I find this a beautiful, touching scene, because it shows us a side of Mahony we see less often than his nervous, sensitive, depressive self, critical of others and quick to isolate himself from anyone he judges to be less sensitive, intelligent and well brought up than he is. This flaw in his character, offsetting his compassion and (somewhat reluctant) capacity to listen to others who are ill, distressed or disturbed, and to counsel them, is the seed of his future implosion into despair and madness, which becomes the tragic theme of book 3.

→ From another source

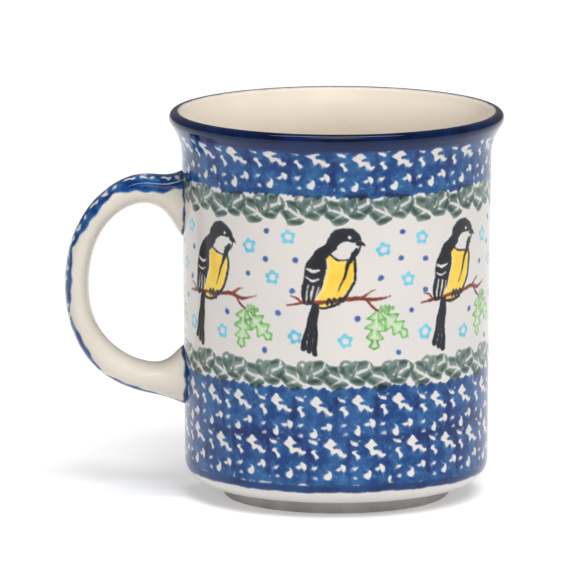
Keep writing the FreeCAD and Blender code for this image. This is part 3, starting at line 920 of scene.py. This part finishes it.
def make_floor():
    """White paper with a faint glow of its own, which keeps the picture's ground white."""
    mesh = bpy.data.meshes.new("floor")
    corners = [(x * FLOOR_HALF, y * FLOOR_HALF, 0) for x, y in ((-1, -1), (1, -1), (1, 1), (-1, 1))]
    mesh.from_pydata(corners, [], [(0, 1, 2, 3)])
    floor = bpy.data.objects.new("floor", mesh)
    bpy.context.scene.collection.objects.link(floor)
    nodes = Nodes("floor")
    paper = nodes.mix(nodes.noise(40.0, 2.0, 51.0), (0.86, 0.86, 0.86, 1), (0.9, 0.9, 0.9, 1))
    nodes.put(nodes.shader.inputs["Base Color"], paper)
    nodes.put(nodes.shader.inputs["Roughness"], FLOOR_ROUGHNESS)
    nodes.put(nodes.shader.inputs["Emission Color"], (1, 1, 1, 1))
    nodes.put(nodes.shader.inputs["Emission Strength"], FLOOR_GLOW)
    mesh.materials.append(nodes.material)


def make_lamp(name, place, width, depth, power):
    """A large soft lamp that faces the middle of the mug."""
    data = bpy.data.lights.new(name, "AREA")
    data.shape, data.size, data.size_y, data.energy = "ELLIPSE", width, depth, power
    lamp = bpy.data.objects.new(name, data)
    lamp.location = place
    aim = Vector((0, 0, HEIGHT * MM / 2)) - lamp.location
    lamp.rotation_euler = aim.to_track_quat("-Z", "Y").to_euler()
    bpy.context.scene.collection.objects.link(lamp)


def make_room():
    """Even white light from all round."""
    world = bpy.data.worlds.new("studio")
    world.use_nodes = True
    light = world.node_tree.nodes["Background"].inputs
    light["Color"].default_value = (1, 1, 1, 1)
    light["Strength"].default_value = ROOM_LIGHT
    bpy.context.scene.world = world


def make_sky():
    """A very wide sun, for the soft shadow. The gloss doesn't mirror it."""
    data = bpy.data.lights.new("sky", "SUN")
    data.energy, data.angle = SKY_POWER, SKY_ANGLE
    lamp = bpy.data.objects.new("sky", data)
    lamp.rotation_euler = Vector(SKY_FROM).to_track_quat("Z", "Y").to_euler()
    lamp.visible_glossy = False
    bpy.context.scene.collection.objects.link(lamp)


def make_camera():
    """The photograph's viewpoint: level from side to side, and tilted down."""
    data = bpy.data.cameras.new("camera")
    data.sensor_width, data.lens = CAMERA_SENSOR, CAMERA_LENS
    camera = bpy.data.objects.new("camera", data)
    camera.location = CAMERA_PLACE
    camera.rotation_euler = (math.pi / 2 - CAMERA_DOWN, 0, 0)
    bpy.context.scene.collection.objects.link(camera)
    bpy.context.scene.camera = camera


make_wall()
make_lip()
make_inside()
make_handle()
dress_cad()
make_floor()
make_room()
for name, values in LAMPS.items():
    make_lamp(name, *values)
make_sky()
make_camera()
bpy.context.scene.view_settings.view_transform = "Standard"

Which brings me to the question: how much of this story is autobiographical? It’s very interesting to read the article by Dorothy Green on the Australian Dictionary of Biography website. Henry Handel Richardson, in real life Ethel Florence Lindesay Richardson, was the elder daughter of Walter and Mary Richardson. Their lives have many parallels to those of the fictional characters in the trilogy. I had always thought that the character of Richard is modelled on the author’s father, and it is in many respects, not least his deteriorating mental health and sorrowful death, believed to have been the result of tertiary syphilis. What interests me in this biography is that the author’s own life has many parallels to her father’s; her multi-faceted intelligence, her intellectual fascination with the scientific and metaphysical ideas of the time (especially spiritualism), her musicality, her ennui and depressive temperament, and more. But to me it is more fascinating to see how she has woven these threads into her characterisation of Mahony and the child Cuffy, and yet, how empathically and fairly she presents Mary, modelled on her mother; a woman opposite to her husband and to Cuffy in so many ways, who is fully believable and engaging as a character, and whose voice is always convincing. We shall see, in book 3, how Mary becomes a tragic character in her own right.